── Data block ──

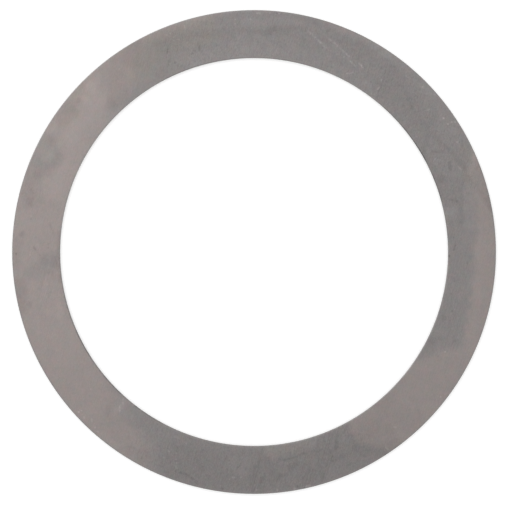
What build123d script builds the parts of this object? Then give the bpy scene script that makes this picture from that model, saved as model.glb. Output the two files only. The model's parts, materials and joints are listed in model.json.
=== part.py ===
"""A flat shim ring, cut from cold-rolled steel strip by one stroke of a compound die.

The ring slides over a shaft and lies in the mouth of a housing, to take up end play.
Its axis is Z. It lies on Z = 0 on the face where the cut broke through, and the face that
the die touched first is on top. All sizes are in millimetres.
"""

import os

from build123d import *

# The ring fills the round gap between a shaft and its housing. The gap is measured from the
# shaft outwards, and the two clearances are the ring's play in it, across the diameter.
shaft_diameter = 80.0
gap_width = 10.0
bore_clearance = 0.10
rim_clearance = 0.15

thickness = 1.0

# The form of the cut edges, as shares of the strip's thickness, which is how press-tool tables
# give it. From the top down an edge is rolled over, then sheared smooth and upright, then torn.
roll_depth_share = 0.10
roll_width_share = 0.25
tear_height_share = 0.36
tear_lean_share = 0.05
burr_break_share = 0.03

housing_diameter = shaft_diameter + 2 * gap_width
bore_radius = (shaft_diameter + bore_clearance) / 2
rim_radius = (housing_diameter - rim_clearance) / 2
middle_radius = (bore_radius + rim_radius) / 2

roll_depth = thickness * roll_depth_share
roll_width = thickness * roll_width_share
tear_height = thickness * tear_height_share
tear_lean = thickness * tear_lean_share
burr_break = thickness * burr_break_share

land_top = thickness - roll_depth
quarter_turn = 90

with BuildPart() as shim_ring:
    with BuildSketch(Plane.XZ) as section:
        with BuildLine() as outline:
            # The rim's half of the section, from the middle of the top face to the middle of
            # the bottom one: the face, its rolled edge, the sheared land, the tear and the
            # edge that deburring leaves.
            Line((middle_radius, thickness), (rim_radius - roll_width, thickness))
            EllipticalCenterArc(
                (rim_radius - roll_width, land_top),
                x_radius=roll_width,
                y_radius=roll_depth,
                arc_size=quarter_turn,
            )
            Polyline(
                (rim_radius, land_top),
                (rim_radius, tear_height),
                (rim_radius - tear_lean, burr_break),
                (rim_radius - tear_lean - burr_break, 0),
                (middle_radius, 0),
            )
            # One stroke cuts the bore and the rim, so the bore's edge is the same, mirrored.
            mirror(about=Plane.YZ.offset(middle_radius))
        make_face()
    revolve(axis=Axis.Z)

shim_ring.part.label = "shim_ring"

os.makedirs("parts", exist_ok=True)
export_step(shim_ring.part, "parts/shim_ring.step")
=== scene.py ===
"""The look of the shim ring: bare cold-rolled steel on a pale table, seen from straight above.

The face's marks are given in millimetres on the ring, X to the right and Y up in the main
view, with the origin on the axis. Shades are steps of an 8-bit picture: +1 is one lighter.
The scene itself is in metres.
"""

import json
import math
from collections import namedtuple

import bpy
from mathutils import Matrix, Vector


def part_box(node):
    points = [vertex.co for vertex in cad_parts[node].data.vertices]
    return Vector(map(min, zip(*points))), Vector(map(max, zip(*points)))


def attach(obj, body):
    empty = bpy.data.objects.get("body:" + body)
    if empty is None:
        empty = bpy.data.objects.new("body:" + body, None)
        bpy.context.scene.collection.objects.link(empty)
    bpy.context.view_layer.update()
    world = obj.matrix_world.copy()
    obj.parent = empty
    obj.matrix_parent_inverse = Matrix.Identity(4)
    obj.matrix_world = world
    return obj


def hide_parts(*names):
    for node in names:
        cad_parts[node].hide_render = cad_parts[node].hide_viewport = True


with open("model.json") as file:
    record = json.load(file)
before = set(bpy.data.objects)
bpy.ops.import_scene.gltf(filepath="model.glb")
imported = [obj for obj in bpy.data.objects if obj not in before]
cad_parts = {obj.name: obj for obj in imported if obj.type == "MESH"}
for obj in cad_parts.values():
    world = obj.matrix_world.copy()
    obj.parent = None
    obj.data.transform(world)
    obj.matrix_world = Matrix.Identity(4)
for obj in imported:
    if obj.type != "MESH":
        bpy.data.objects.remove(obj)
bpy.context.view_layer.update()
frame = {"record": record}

MM = 0.001

# ------------------------------------------------------------------ sizes, from the frame


def mount(name):
    """One of the record's mounts, by its name."""
    return next(m for m in frame["record"]["mounts"] if m["name"] == name)


bore_radius = mount("bore")["dims"]["r_mm"]
rim_radius = mount("rim")["dims"]["r_mm"]
thickness = (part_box("shim_ring")[1].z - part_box("shim_ring")[0].z) / MM
land_middle = mount("bore")["pos_m"][2] / MM
land_height = mount("bore")["dims"]["length_mm"]
land_bottom = land_middle - land_height / 2
land_top = land_middle + land_height / 2

# The rest of the cut edge, as the part has it: how wide the rolled edge is, how far the torn
# wall leans into the ring, and the edge that deburring leaves.
ROLL_WIDTH = 0.25
TEAR_LEAN = 0.05
BURR_BREAK = 0.03

# ------------------------------------------------------------------ the ring's mesh

# Steps round the ring, along a rolled edge and across a flat face.
AROUND = 720
ROLL_STEPS = 6
FACE_STEPS = 6
# How far from its edge a flat face has a loop that keeps its shading flat.
HOLDING_LOOP = 0.02
SHARP_EDGE = math.radians(35)

# The bake map has one strip for each of these sectors, and a margin as a share of its side.
SECTORS = 4
MAP_MARGIN = 0.006

# Two heights nearer than this are the same.
CLOSE = 1e-6


def face_radii(inner, outer):
    """Radii across a flat face, with a holding loop beside each edge."""
    inner_hold = inner + HOLDING_LOOP
    outer_hold = outer - HOLDING_LOOP
    step = (outer_hold - inner_hold) / FACE_STEPS
    return [inner] + [inner_hold + step * i for i in range(FACE_STEPS + 1)] + [outer]


def edge_section(radius, out):
    """The cut edge from the bottom face up to the top face. out is 1 at the rim, -1 at the bore."""
    points = [
        (radius - out * (TEAR_LEAN + BURR_BREAK), 0.0),
        (radius - out * TEAR_LEAN, BURR_BREAK),
        (radius, land_bottom),
        (radius, land_top),
    ]
    for i in range(1, ROLL_STEPS + 1):
        turn = math.pi / 2 * i / ROLL_STEPS
        inward = ROLL_WIDTH * (1 - math.cos(turn))
        points.append((radius - out * inward, land_top + (thickness - land_top) * math.sin(turn)))
    return points


def ring_section():
    """The closed section as (radius, height) in order: bore wall, top, rim wall, bottom."""
    bore_edge = edge_section(bore_radius, -1)
    rim_edge = edge_section(rim_radius, 1)
    top = [(r, thickness) for r in face_radii(bore_edge[-1][0], rim_edge[-1][0])]
    bottom = [(r, 0.0) for r in face_radii(bore_edge[0][0], rim_edge[0][0])]
    return bore_edge + top[1:-1] + rim_edge[::-1] + bottom[::-1][1:-1]


def is_cut_edge(a, b):
    """Whether the stretch of section from a to b is part of a sheared or torn wall."""
    return min(a[1], b[1]) < land_top - CLOSE and max(a[1], b[1]) > CLOSE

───

[The request] Your task is to output exactly the lines from the one with "land_top = thickness - roll_depth" through the one with "obj.matrix_world = world", counting both ends.

[Complete response]
land_top = thickness - roll_depth
quarter_turn = 90

with BuildPart() as shim_ring:
    with BuildSketch(Plane.XZ) as section:
        with BuildLine() as outline:
            # The rim's half of the section, from the middle of the top face to the middle of
            # the bottom one: the face, its rolled edge, the sheared land, the tear and the
            # edge that deburring leaves.
            Line((middle_radius, thickness), (rim_radius - roll_width, thickness))
            EllipticalCenterArc(
                (rim_radius - roll_width, land_top),
                x_radius=roll_width,
                y_radius=roll_depth,
                arc_size=quarter_turn,
            )
            Polyline(
                (rim_radius, land_top),
                (rim_radius, tear_height),
                (rim_radius - tear_lean, burr_break),
                (rim_radius - tear_lean - burr_break, 0),
                (middle_radius, 0),
            )
            # One stroke cuts the bore and the rim, so the bore's edge is the same, mirrored.
            mirror(about=Plane.YZ.offset(middle_radius))
        make_face()
    revolve(axis=Axis.Z)

shim_ring.part.label = "shim_ring"

os.makedirs("parts", exist_ok=True)
export_step(shim_ring.part, "parts/shim_ring.step")
=== scene.py ===
"""The look of the shim ring: bare cold-rolled steel on a pale table, seen from straight above.

The face's marks are given in millimetres on the ring, X to the right and Y up in the main
view, with the origin on the axis. Shades are steps of an 8-bit picture: +1 is one lighter.
The scene itself is in metres.
"""

import json
import math
from collections import namedtuple

import bpy
from mathutils import Matrix, Vector


def part_box(node):
    points = [vertex.co for vertex in cad_parts[node].data.vertices]
    return Vector(map(min, zip(*points))), Vector(map(max, zip(*points)))


def attach(obj, body):
    empty = bpy.data.objects.get("body:" + body)
    if empty is None:
        empty = bpy.data.objects.new("body:" + body, None)
        bpy.context.scene.collection.objects.link(empty)
    bpy.context.view_layer.update()
    world = obj.matrix_world.copy()
    obj.parent = empty
    obj.matrix_parent_inverse = Matrix.Identity(4)
    obj.matrix_world = world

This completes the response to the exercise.